[Start SOURCE DATA]

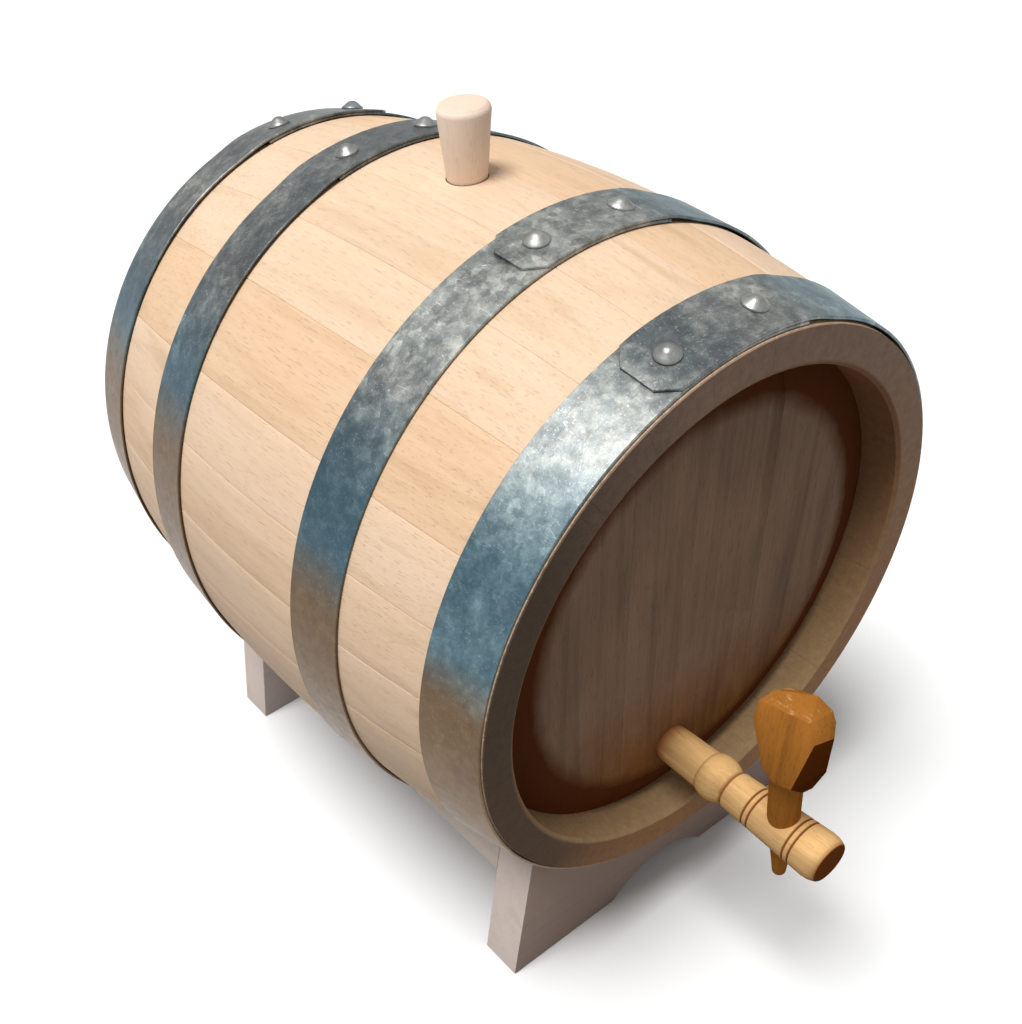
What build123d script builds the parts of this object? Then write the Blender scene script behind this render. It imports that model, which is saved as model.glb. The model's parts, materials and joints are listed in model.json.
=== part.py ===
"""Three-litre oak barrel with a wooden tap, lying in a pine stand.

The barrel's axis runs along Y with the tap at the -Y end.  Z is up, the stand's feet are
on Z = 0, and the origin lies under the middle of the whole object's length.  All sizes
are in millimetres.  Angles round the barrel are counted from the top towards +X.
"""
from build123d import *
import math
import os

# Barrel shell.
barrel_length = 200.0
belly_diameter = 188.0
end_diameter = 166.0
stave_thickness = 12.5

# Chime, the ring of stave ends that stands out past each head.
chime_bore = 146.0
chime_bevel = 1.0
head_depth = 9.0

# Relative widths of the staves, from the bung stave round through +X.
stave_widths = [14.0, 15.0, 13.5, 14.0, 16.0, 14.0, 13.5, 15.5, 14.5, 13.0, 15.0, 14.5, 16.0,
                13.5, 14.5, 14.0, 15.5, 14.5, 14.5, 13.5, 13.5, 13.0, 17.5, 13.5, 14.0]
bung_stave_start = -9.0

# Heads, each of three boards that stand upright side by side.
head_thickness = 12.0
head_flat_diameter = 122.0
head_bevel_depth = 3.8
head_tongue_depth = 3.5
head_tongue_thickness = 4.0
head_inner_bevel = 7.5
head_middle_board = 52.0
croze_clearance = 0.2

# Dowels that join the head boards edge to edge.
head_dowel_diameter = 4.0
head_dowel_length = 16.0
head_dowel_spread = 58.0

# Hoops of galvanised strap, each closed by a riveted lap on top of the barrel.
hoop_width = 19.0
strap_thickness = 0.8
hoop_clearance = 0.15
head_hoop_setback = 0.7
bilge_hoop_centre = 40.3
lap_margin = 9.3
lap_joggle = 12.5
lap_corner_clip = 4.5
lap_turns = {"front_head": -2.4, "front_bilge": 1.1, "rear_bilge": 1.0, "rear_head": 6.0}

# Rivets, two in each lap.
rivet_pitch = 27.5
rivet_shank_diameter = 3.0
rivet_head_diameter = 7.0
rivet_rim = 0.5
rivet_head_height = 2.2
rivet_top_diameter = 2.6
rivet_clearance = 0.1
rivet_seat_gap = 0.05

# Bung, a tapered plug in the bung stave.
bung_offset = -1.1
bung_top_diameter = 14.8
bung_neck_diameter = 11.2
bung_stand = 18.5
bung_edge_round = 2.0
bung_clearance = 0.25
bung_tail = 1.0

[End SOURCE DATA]

● **WHAT THE TASK REQUIRES**
Exactly as they stand, set down the lines from the top of the data through the line with "rivet_seat_gap = 0.05".

● **FULL OUTPUT**
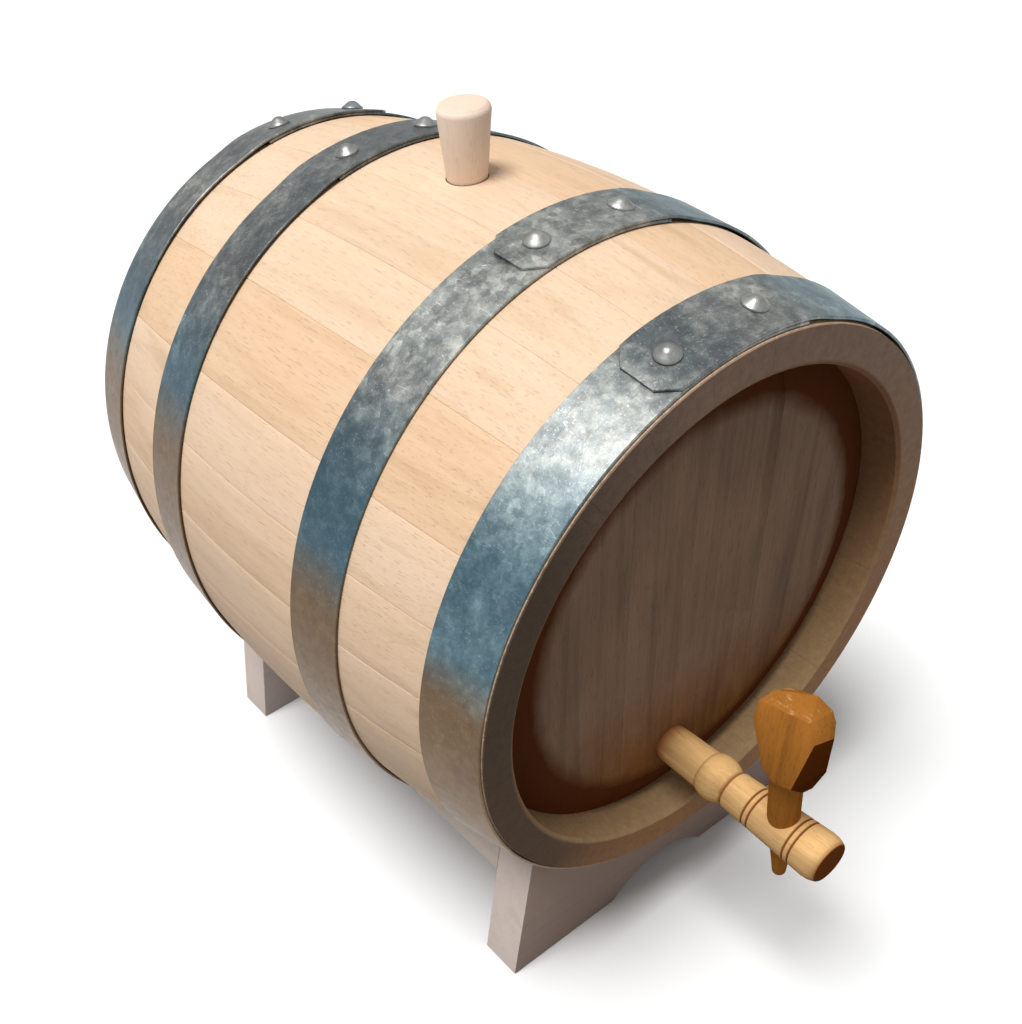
What build123d script builds the parts of this object? Then write the Blender scene script behind this render. It imports that model, which is saved as model.glb. The model's parts, materials and joints are listed in model.json.
=== part.py ===
"""Three-litre oak barrel with a wooden tap, lying in a pine stand.

The barrel's axis runs along Y with the tap at the -Y end.  Z is up, the stand's feet are
on Z = 0, and the origin lies under the middle of the whole object's length.  All sizes
are in millimetres.  Angles round the barrel are counted from the top towards +X.
"""
from build123d import *
import math
import os

# Barrel shell.
barrel_length = 200.0
belly_diameter = 188.0
end_diameter = 166.0
stave_thickness = 12.5

# Chime, the ring of stave ends that stands out past each head.
chime_bore = 146.0
chime_bevel = 1.0
head_depth = 9.0

# Relative widths of the staves, from the bung stave round through +X.
stave_widths = [14.0, 15.0, 13.5, 14.0, 16.0, 14.0, 13.5, 15.5, 14.5, 13.0, 15.0, 14.5, 16.0,
                13.5, 14.5, 14.0, 15.5, 14.5, 14.5, 13.5, 13.5, 13.0, 17.5, 13.5, 14.0]
bung_stave_start = -9.0

# Heads, each of three boards that stand upright side by side.
head_thickness = 12.0
head_flat_diameter = 122.0
head_bevel_depth = 3.8
head_tongue_depth = 3.5
head_tongue_thickness = 4.0
head_inner_bevel = 7.5
head_middle_board = 52.0
croze_clearance = 0.2

# Dowels that join the head boards edge to edge.
head_dowel_diameter = 4.0
head_dowel_length = 16.0
head_dowel_spread = 58.0

# Hoops of galvanised strap, each closed by a riveted lap on top of the barrel.
hoop_width = 19.0
strap_thickness = 0.8
hoop_clearance = 0.15
head_hoop_setback = 0.7
bilge_hoop_centre = 40.3
lap_margin = 9.3
lap_joggle = 12.5
lap_corner_clip = 4.5
lap_turns = {"front_head": -2.4, "front_bilge": 1.1, "rear_bilge": 1.0, "rear_head": 6.0}

# Rivets, two in each lap.
rivet_pitch = 27.5
rivet_shank_diameter = 3.0
rivet_head_diameter = 7.0
rivet_rim = 0.5
rivet_head_height = 2.2
rivet_top_diameter = 2.6
rivet_clearance = 0.1
rivet_seat_gap = 0.05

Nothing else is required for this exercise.